West Alabama is somewhere where de-segregation has happened legally regarding jobs, voting and services, yet where huge physical and social segregation is still visible. There are white neighbourhoods and black neighbourhoods; churches are almost all (voluntarily) segregated; some white and wealthier businessmen don't deal with blacks (for example, a realtor not renting to blacks) and socially, whites and blacks choose to spend their time in separate bars listening to opposite types of music. Institutional racism, in terms of the gerrymandering of electoral districts, the unequal provision of education due to laws linking its funding to property taxes; and the bad design of state and federal programmes so that they misfit with the real needs of deprived people (mostly black): is rampant. Black and white politicians are equally corrupt, however, with their garnering of votes from the dead, and black-run programmes are accused, often correctly, of maladministration and racial favoritism.

Yet day to day, most whites work next to black people, care about their welfare, treat them well and ask about their children. I have had days there of incredible optimism, whether it was seeing black kids dancing on stage last weekend to old-time string bands, or just seeing the civility with which people treat each other in the gas stations and shops, the jokes exchanged between white and black blue-collar workers queuing together at the lunch counters, and the kindness and generosity of many of the wealthier white families towards black families with nothing at all, such as during Katrina. But the casual comments about blacks continue, whether about their drug and crime habits, their promiscuity or their welfare culture. These comments are chicken-and-egg, justified in some senses, but equally the phenomena that they refer to are the product of centuries of inequality and lack of opportunity, breeding apathy through a lack of hope.

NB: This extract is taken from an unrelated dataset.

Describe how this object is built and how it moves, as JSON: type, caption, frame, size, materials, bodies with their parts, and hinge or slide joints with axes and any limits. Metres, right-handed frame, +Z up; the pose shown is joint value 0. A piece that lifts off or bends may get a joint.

The East End, you might say, is the pepper-pot model, where white, black British, Bangladeshi, Turkish and African families live cheek by jowl crammed together into squalid housing estates, included in the same neighbourhood regeneration schemes, living in the same terraces of Victorian houses. But I have more non-white friends in Greensboro, Alabama than I do in London. I know more about what the news is in the black community, what everyone's up to, in Alabama than I know about what preoccupies my Bangladeshi neighbours in London, or even what on earth the Turkish people living in the flat directly below me actually do for a living. This is nothing to do with the physical segregation, or lack of: it is entirely due to pace of life. In Greensboro I have the time to talk to people, get to know the ordinary people who surround me, and hear all the news. This is called nosiness, or community cohesion, depending on who you ask.

The fact, and my shame, of the matter is that in London I simply did not make the effort. My Turkish neighbours could be terrorists for all I know, but every time I tried to talk to them I couldn't understand a word they said and after a while I gave up. I didn't want them to think I was being nosy, or racially profiling them, by quizzing them - how ironic. Should they have been more open with me? Yes. They should have tried to get to know me as much as I should have tried harder to get to know them. They could have learnt more English. The most I knew about them was that they used to play Turkish music loudly beneath my bedroom and sometimes I wanted to go down and tell them to shut up, but I felt embarrassed to do so because they were all men and I felt they looked at me funny and were sexist. I loved overhearing the Cockney-accented Bangladeshi girls on the bus talking about how the boys they knew were pathetic, but I never joined in their conversation. I felt both excluded by virtue of my different cultural background, but also shy and not wanting to make comments that might be perceived by them to be either judgemental, stupid or unwelcome.

Trevor Phillips appeared to be advocating the kind of mixed-ethnicity neighbourhoods that exist in the East End as opposed to the segregated neighbourhoods common to me from the southern USA. Yet the word 'ghetto' to me doesn't accurately describe the phenomenon of ethnically homogenous communities, as to me it is reminiscent of forcing an minority group to live apart from the dominant ethnicity. In the States most black people choose to live around other black people, because of reasons of family, community, land ownership and historical solidarity, not to mention the provision of local shops and services that cater to their particular needs and tastes. [The exception to this is obviously the middle-class black urbanites who often reject the 'black culture' of the lower income groups.] To force these people to live in 'mixed' neighbourhoods will not automatically lead to greater social integration, as we can see in areas like East London. And how can any government legislate for this? It can act against racism by rental agencies, housing associations or residents' groups but fundamentally if a Bangladeshi family wants to live in an area where there are mosques, halal butchers and sari shops, this is normal and to be respected. We cannot control who chooses to buy a house where.

But in our schools, shops, workplaces and streets - those 'places of exchange' and neutral grounds - as individuals we can and must make more time to get to know our neighbours and colleagues as people. Your Filipino cleaning lady - you probably have no idea how many kids she has or even where she lives. Your shopkeepers, checkout girls, street cleaner, petrol station attendant - they are Jane Jacobs' "public characters" who, through their everyday actions, bind our communities together, act as communal resources for those of us who are less 'public' in the way we lead our lives and know all the local news, if you just bothered to ask. Although in Britain, our institutional and passively sanctioned racism may be less than in the Southern USA, I would venture to say that perhaps our ignorance on a personal level - our ignoring, really - of other ethnicities and social groups is greater.

You can't force us to live next to a person of a different race, or make us have some token black friends. But as citizens, I would consider it our civic duty, not to mention good neighbourly manners, to get to know those who surround us, who serve us, who we encounter in our everyday lives, whether of a different race or class or not: to talk to them and listen to them, to help them if they need help and look out for them in times of trouble. Then, we may be able to call ourselves a society, let alone an integrated one.